AI can be excellent "for visualising the voices of minorities who have struggled to cross the threshold of mainstream media", said the creator, who asked to use the pseudonym Tender Frame.

Like Camallere, they used AI image generators to carefully curate each scene in the story.

But they also hired real voice actors to give a more "nuanced" performance by understanding the narrative as a whole.

- On the margins -

AI is also helping breathe life into queer histories that have been little acknowledged or risk being erased.

Singaporean photographer Aik Beng Chia used an image generator to depict the lives of transgender people in the city-state's Bugis street, then known as a red-light district, in the 1970s and 80s.

"In Asian societies where LGBTQIA discourse often remains on the margins, AI may help create alternative visual archives, speculative histories, and new forms of public discussion," said National University of Singapore researcher Jiayu Chen, who has studied Chia's work.

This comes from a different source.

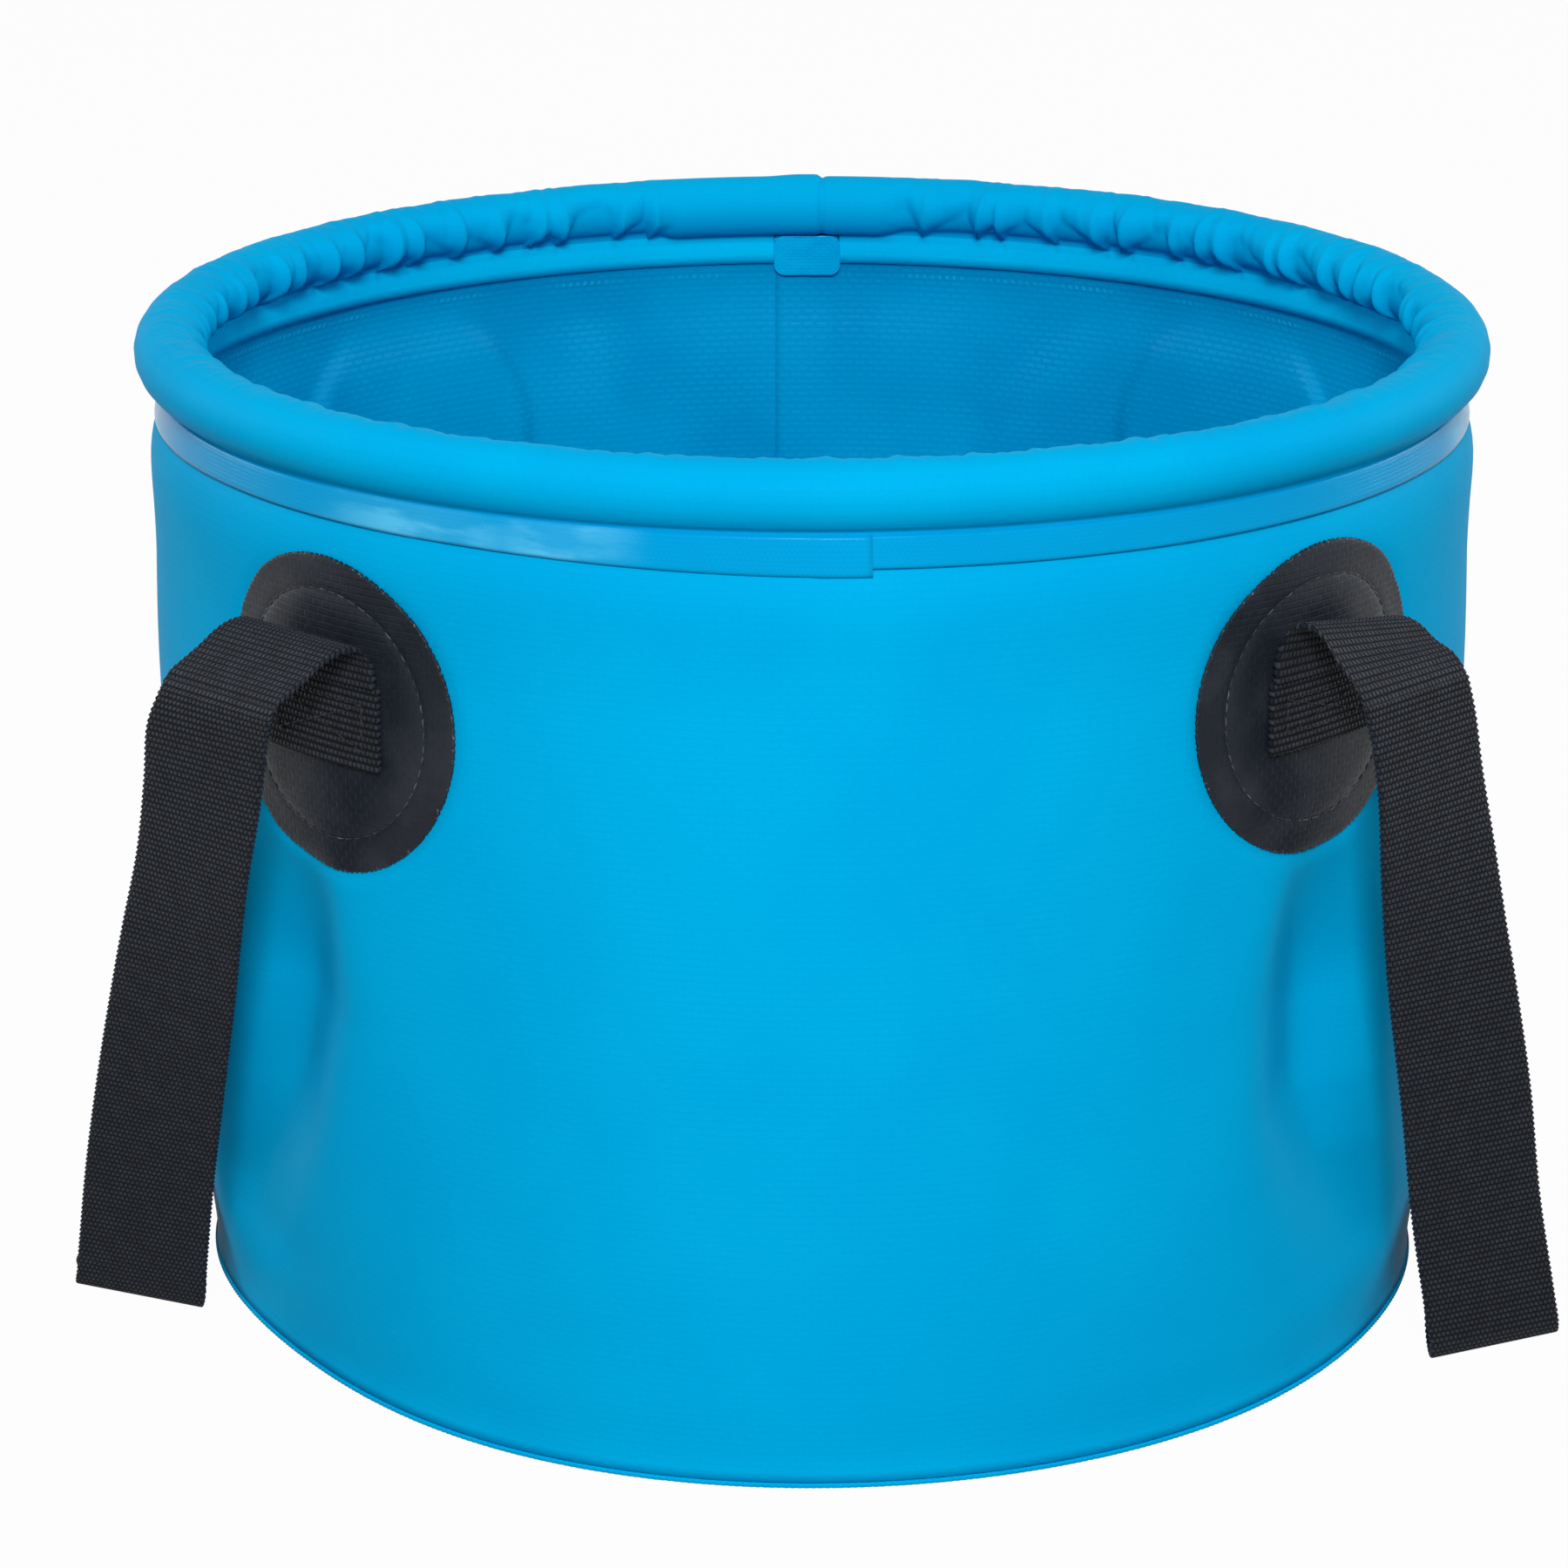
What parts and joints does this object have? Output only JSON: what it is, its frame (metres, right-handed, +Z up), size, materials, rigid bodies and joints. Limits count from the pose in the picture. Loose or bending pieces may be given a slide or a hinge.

"But responsible use also requires transparency, contextualisation, and care," she added.

Chen urged tech firms and governments to work with "communities with diverse backgrounds and expertise" to develop more culturally sensitive AI tools.

Established producers of non-AI same-sex art and entertainment had varied views on the new generation of "Girls' Love" and "Boys' Love" titles.

"Using AI to tell queer stories can feel unfair to existing creatives who are already capable of crafting these narratives with honesty and depth," Natts Jadaone, writer of the film "Rookie", told AFP.

June Green, a trans, non-binary Korean artist, said that while AI content can serve a meaningful purpose, "when the primary goal is attention, engagement, or commercial success, queer lives and experiences can too easily become something to package, market, and consume."

AI in its current form limits production quality, noted non-binary Filipina filmmaker Dolly Dulu.

"But if they are telling those stories for a specific reason that resonate so much for them and they have no other means, who are we to prevent them from telling their stories their own way?"